== Given data
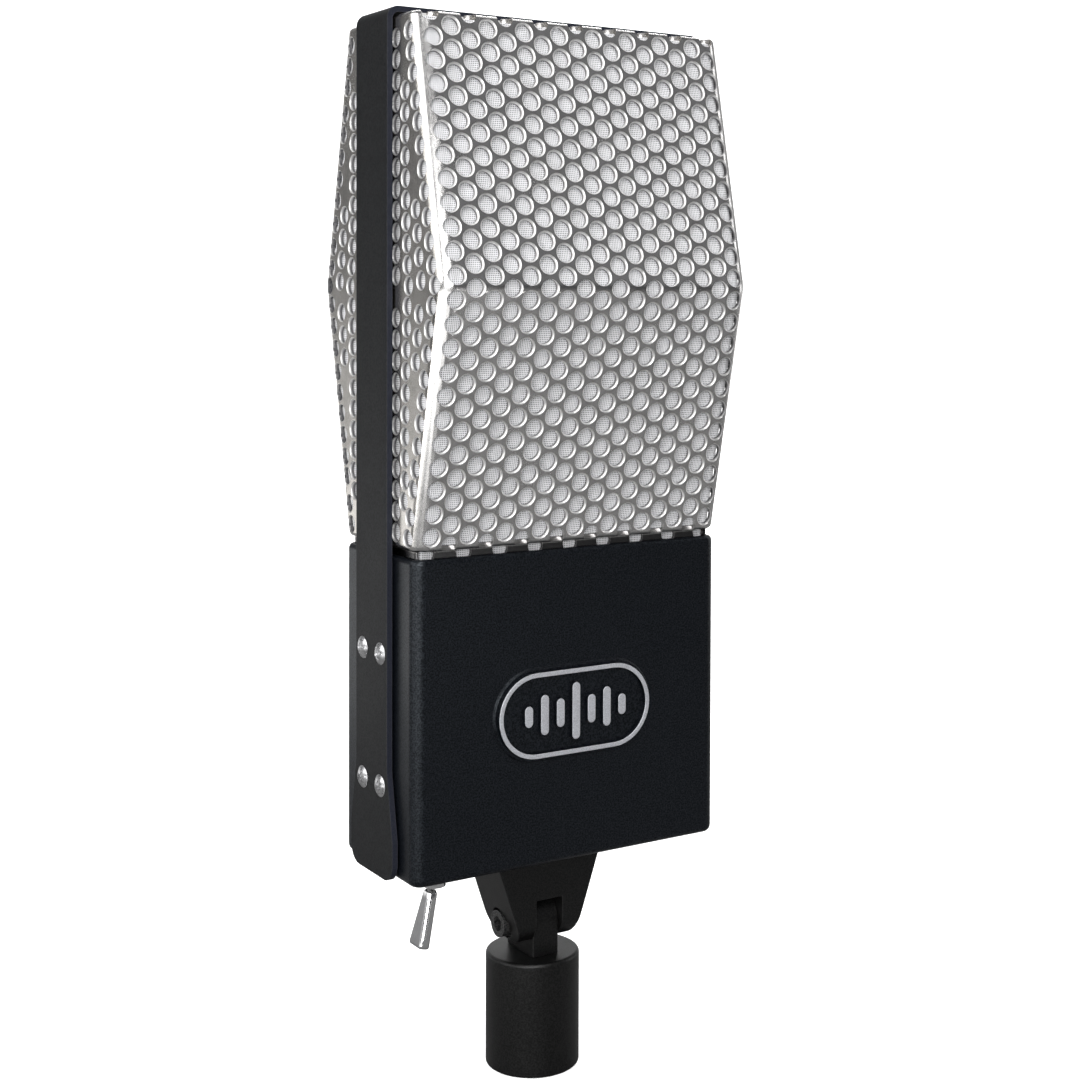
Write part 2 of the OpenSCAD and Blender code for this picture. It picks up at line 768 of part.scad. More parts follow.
module circuit_board() color([0.1, 0.4, 0.2]) difference() {
  centred_block(40, 17, board_z0, board_z1);
  for (x = standoff_xs, y = standoff_ys) cyl_z(1.5, board_z0 - 1, board_z0 + 3, x, y);
}

module board_standoffs() color(brass) for (x = standoff_xs, y = standoff_ys) difference() {
  cyl_z(3.1, board_z1, deck_z0, x, y, $fn = 6);
  cyl_z(board_screw_r + snug, board_z0 + 1, 112, x, y);
  cyl_z(board_screw_r + snug, 138, deck_z0 + 1, x, y);
}

module board_screws() color(steel) for (x = standoff_xs, y = standoff_ys) {
  translate([x, y, board_z0]) rotate([180, 0, 0]) pan_screw(2.6, 1.6, board_screw_r, 7);
  translate([x, y, deck_z1]) rotate([0, 0, x * y]) pan_screw(2.6, 1.6, board_screw_r, 8);
}

module capacitors() color([0.15, 0.3, 0.6]) {
  for (x = [-18, -8, 2]) cyl_z(4, 91, board_z0, x, 8);
  for (x = [-16, -4]) centred_block(4, 2.5, 95, board_z0, x, -7.5);
}

// Round bodies with a flat facing the front
module transistors() color([0.1, 0.1, 0.1]) for (x = [22, 34], y = [-5, 5]) difference() {
  cyl_z(2.4, board_z1, 110, x, y);
  block([x - 3, y - 3, board_z0 + 1], [x + 3, y - 1.4, 111]);
}

// ---- wiring --------------------------------------------------------------

// A lead that rises at the front, bends a quarter turn and runs back to a clamp
module motor_lead(x, z1) {
  lead_r = 0.45;
  bend_r = 2;
  bend_y = motor_lead_y + bend_r;
  cyl_z(lead_r, 139, z1 - bend_r, x, motor_lead_y, $fn = wire_fn);
  translate([x, bend_y, z1 - bend_r]) rotate([90, 0, -90])
    rotate_extrude(angle = 90, $fn = 48)
      translate([bend_r, 0]) circle(r = lead_r, $fn = wire_fn);
  cyl_y(lead_r, bend_y, -1, x, z1, $fn = wire_fn);
}

module motor_leads() color(lead_red) {
  motor_lead(motor_lead_x, pocket_z0s[0] + pocket_h / 2);
  motor_lead(-motor_lead_x, pocket_z0s[1] + pocket_h / 2);
}

module output_wires() color([0.2, 0.4, 0.7])
  for (p = xlr_pin_at) cyl_z(0.6, xlr_pin_z1, board_z0, p[0], p[1], $fn = wire_fn);

module switch_wires() color([0.8, 0.75, 0.2])
  for (i = [-1 : 1]) cyl_z(0.5, terminal_z1, board_z0, terminal_x(i), sw_y, $fn = wire_fn);

frame_strap();
strap_screws();
front_grille();
rear_grille();
front_gauze();
rear_gauze();
front_cover();
rear_cover();
badge_plate();
base_plate();
deck_plate();
side_rails();
chassis_screws();
clevis();
clevis_screws();
pivot_bolt();
swivel_tongue();
shoulder_screw();
wave_washer();
stand_adapter();
switch_lever();
switch_bushing();
switch_nut();
switch_washer();
switch_body();
switch_terminals();
xlr_shell();
xlr_insert();
xlr_pins();
xlr_screws();
motor_frame();
magnets();
pole_pieces();
ribbon();
ribbon_clamps();
clamp_insulators();
clamp_screws();
motor_bracket();
motor_grommets();
motor_screws();
transformer_can();
transformer_core();
transformer_coil();
transformer_screws();
transformer_leads();
circuit_board();
board_standoffs();
board_screws();
capacitors();
transistors();
motor_leads();
output_wires();
switch_wires();
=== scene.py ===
import json
import math
import bpy
import bmesh
import numpy as np
from mathutils.kdtree import KDTree
from mathutils import Matrix, Vector


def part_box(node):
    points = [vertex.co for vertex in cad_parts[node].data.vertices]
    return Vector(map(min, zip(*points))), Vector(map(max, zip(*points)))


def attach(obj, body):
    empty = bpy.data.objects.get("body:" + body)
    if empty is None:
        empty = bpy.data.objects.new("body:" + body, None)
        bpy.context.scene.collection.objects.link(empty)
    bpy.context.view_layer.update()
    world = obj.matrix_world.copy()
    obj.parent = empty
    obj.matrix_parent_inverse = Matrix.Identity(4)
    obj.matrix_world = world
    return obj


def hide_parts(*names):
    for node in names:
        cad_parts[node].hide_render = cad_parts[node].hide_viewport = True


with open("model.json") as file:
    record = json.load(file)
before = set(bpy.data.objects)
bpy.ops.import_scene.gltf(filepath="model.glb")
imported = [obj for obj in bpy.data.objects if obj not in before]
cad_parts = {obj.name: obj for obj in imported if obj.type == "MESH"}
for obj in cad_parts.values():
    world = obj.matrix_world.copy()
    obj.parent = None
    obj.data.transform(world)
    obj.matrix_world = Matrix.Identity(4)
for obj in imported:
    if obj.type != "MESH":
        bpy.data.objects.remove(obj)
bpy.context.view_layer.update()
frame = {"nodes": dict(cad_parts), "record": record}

NODES = frame["nodes"]
MM = 0.001


def nbox(node):
    lo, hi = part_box(node)
    return [v * 1000 for v in lo], [v * 1000 for v in hi]


# ------------------------------------------------------------------ materials

class Tree:
    """Small helper that adds shader nodes and links them."""

    def __init__(self, name):
        self.mat = bpy.data.materials.new(name)
        self.mat.use_nodes = True
        self.nt = self.mat.node_tree
        self.nt.nodes.clear()
        self.out = self.nt.nodes.new("ShaderNodeOutputMaterial")
        self.bsdf = self.nt.nodes.new("ShaderNodeBsdfPrincipled")
        self.nt.links.new(self.bsdf.outputs["BSDF"], self.out.inputs["Surface"])
        tc = self.nt.nodes.new("ShaderNodeTexCoord")
        self.co = tc.outputs["Object"]

    def put(self, sock, value):
        if isinstance(value, bpy.types.NodeSocket):
            self.nt.links.new(value, sock)
        else:
            sock.default_value = value

    def node(self, kind, props=None, **ins):
        n = self.nt.nodes.new(kind)
        for k, v in (props or {}).items():
            setattr(n, k, v)
        for k, v in ins.items():
            key = k.replace("_", " ")
            for s in n.inputs:
                if s.name == key or s.identifier == key:
                    self.put(s, v)
                    break
        return n

    def stretch(self, sx, sy, sz, src=None):
        n = self.node("ShaderNodeMapping")
        self.put(n.inputs["Vector"], src or self.co)
        n.inputs["Scale"].default_value = (sx, sy, sz)
        return n.outputs["Vector"]

    def noise(self, scale, detail=3.0, rough=0.55, vec=None):
        n = self.node("ShaderNodeTexNoise", None, Scale=scale, Detail=detail, Roughness=rough)
        self.put(n.inputs["Vector"], vec or self.co)
        return n.outputs["Fac"]

    def voronoi(self, scale, vec=None, feature="F1"):
        n = self.node("ShaderNodeTexVoronoi", {"feature": feature}, Scale=scale)
        self.put(n.inputs["Vector"], vec or self.co)
        return n.outputs["Distance"]

    def ramp(self, fac, lo, hi, a, b):
        n = self.node("ShaderNodeMapRange")
        self.put(n.inputs["Value"], fac)
        n.inputs["From Min"].default_value = lo
        n.inputs["From Max"].default_value = hi
        n.inputs["To Min"].default_value = a
        n.inputs["To Max"].default_value = b
        return n.outputs["Result"]

    def mix(self, fac, a, b):
        n = self.node("ShaderNodeMix", {"data_type": "RGBA"})
        self.put(n.inputs[0], fac)
        self.put(n.inputs[6], a)
        self.put(n.inputs[7], b)
        return n.outputs[2]

    def math(self, op, a, b=0.0):
        n = self.node("ShaderNodeMath", {"operation": op})
        self.put(n.inputs[0], a)
        self.put(n.inputs[1], b)
        return n.outputs[0]

    def bump(self, height, strength, distance, normal=None):
        n = self.node("ShaderNodeBump")
        n.inputs["Strength"].default_value = strength
        n.inputs["Distance"].default_value = distance
        self.put(n.inputs["Height"], height)
        if normal is not None:
            self.put(n.inputs["Normal"], normal)
        return n.outputs["Normal"]

    def edges(self, radius, lo=0.004, hi=0.05):
        """1 along sharp outer edges, 0 on flats."""
        bev = self.node("ShaderNodeBevel")
        bev.samples = 4
        bev.inputs["Radius"].default_value = radius
        geo = self.node("ShaderNodeNewGeometry")
        dot = self.node("ShaderNodeVectorMath", {"operation": "DOT_PRODUCT"})
        self.put(dot.inputs[0], bev.outputs["Normal"])
        self.put(dot.inputs[1], geo.outputs["Normal"])
        return self.ramp(self.math("SUBTRACT", 1.0, dot.outputs["Value"]), lo, hi, 0.0, 1.0)

    def set(self, **kw):
        names = dict(color="Base Color", metallic="Metallic", rough="Roughness", normal="Normal",
                     spec="Specular IOR Level", coat="Coat Weight", coat_rough="Coat Roughness",
                     sheen="Sheen Weight", tint="Specular Tint", sub="Subsurface Weight", aniso="Anisotropic", ior="IOR",
                     trans="Transmission Weight", alpha="Alpha")
        for k, v in kw.items():
            self.put(self.bsdf.inputs[names[k]], v)
        return self.mat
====
● **Work to complete**: Copy each line containing the word "context" from the data.

● **Correct response**:
        bpy.context.scene.collection.objects.link(empty)
    bpy.context.view_layer.update()
bpy.context.view_layer.update()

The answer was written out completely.